§ INFORMATION SHOWN:
****
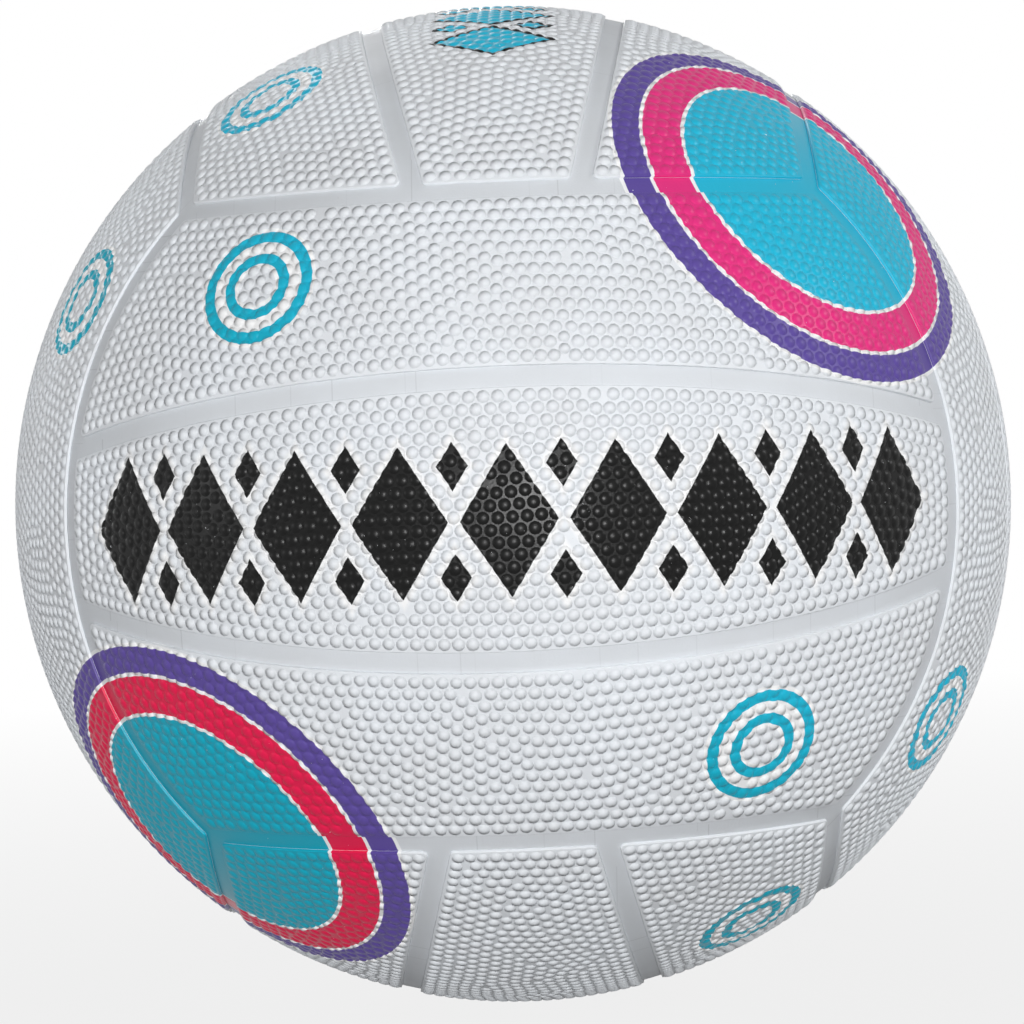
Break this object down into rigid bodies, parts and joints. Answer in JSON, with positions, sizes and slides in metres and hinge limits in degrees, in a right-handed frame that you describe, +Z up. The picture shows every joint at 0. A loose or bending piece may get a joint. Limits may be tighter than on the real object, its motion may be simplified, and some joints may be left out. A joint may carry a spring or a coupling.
{
  "type": "netball",
  "caption": "Inflated ball with a pimpled rubber cover of strip panels in groups of three, smooth recessed channels between them, and a needle valve.",
  "frame": {"origin": "centre of the ball", "axes": "+Z up; -Y is the front face, whose strips run along X; +Y is the valve's axis, pointing out of the ball at the middle of the back face"},
  "size_m": [0.2228, 0.2227, 0.2228],
  "materials": {
    "cover_rubber": "satin",
    "channel_rubber": "satin",
    "winding_thread": "matte",
    "bladder_rubber": "satin",
    "patch_rubber": "matte",
    "valve_rubber": "satin",
    "plug_rubber": "satin"
  },
  "bodies": {
    "root": {"front_upper_panel": "cover_rubber", "front_middle_panel": "cover_rubber", "front_lower_panel": "cover_rubber", "back_upper_panel": "cover_rubber", "back_middle_panel": "cover_rubber", "back_lower_panel": "cover_rubber", "bottom_right_panel": "cover_rubber", "bottom_middle_panel": "cover_rubber", "bottom_left_panel": "cover_rubber", "top_right_panel": "cover_rubber", "top_middle_panel": "cover_rubber", "top_left_panel": "cover_rubber", "left_back_panel": "cover_rubber", "left_middle_panel": "cover_rubber", "left_front_panel": "cover_rubber", "right_front_panel": "cover_rubber", "right_middle_panel": "cover_rubber", "right_back_panel": "cover_rubber", "channel_rubber": "channel_rubber", "thread_winding": "winding_thread", "bladder": "bladder_rubber", "valve_patch": "patch_rubber", "valve_housing": "valve_rubber", "valve_plug": "plug_rubber"}
  },
  "joints": []
}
****
§ THE EXERCISE: From the listing above, pick out each line where the word "frame" appears.

§ SOLUTION TO THIS TASK:
Break this object down into rigid bodies, parts and joints. Answer in JSON, with positions, sizes and slides in metres and hinge limits in degrees, in a right-handed frame that you describe, +Z up. The picture shows every joint at 0. A loose or bending piece may get a joint. Limits may be tighter than on the real object, its motion may be simplified, and some joints may be left out. A joint may carry a spring or a coupling.
  "frame": {"origin": "centre of the ball", "axes": "+Z up; -Y is the front face, whose strips run along X; +Y is the valve's axis, pointing out of the ball at the middle of the back face"},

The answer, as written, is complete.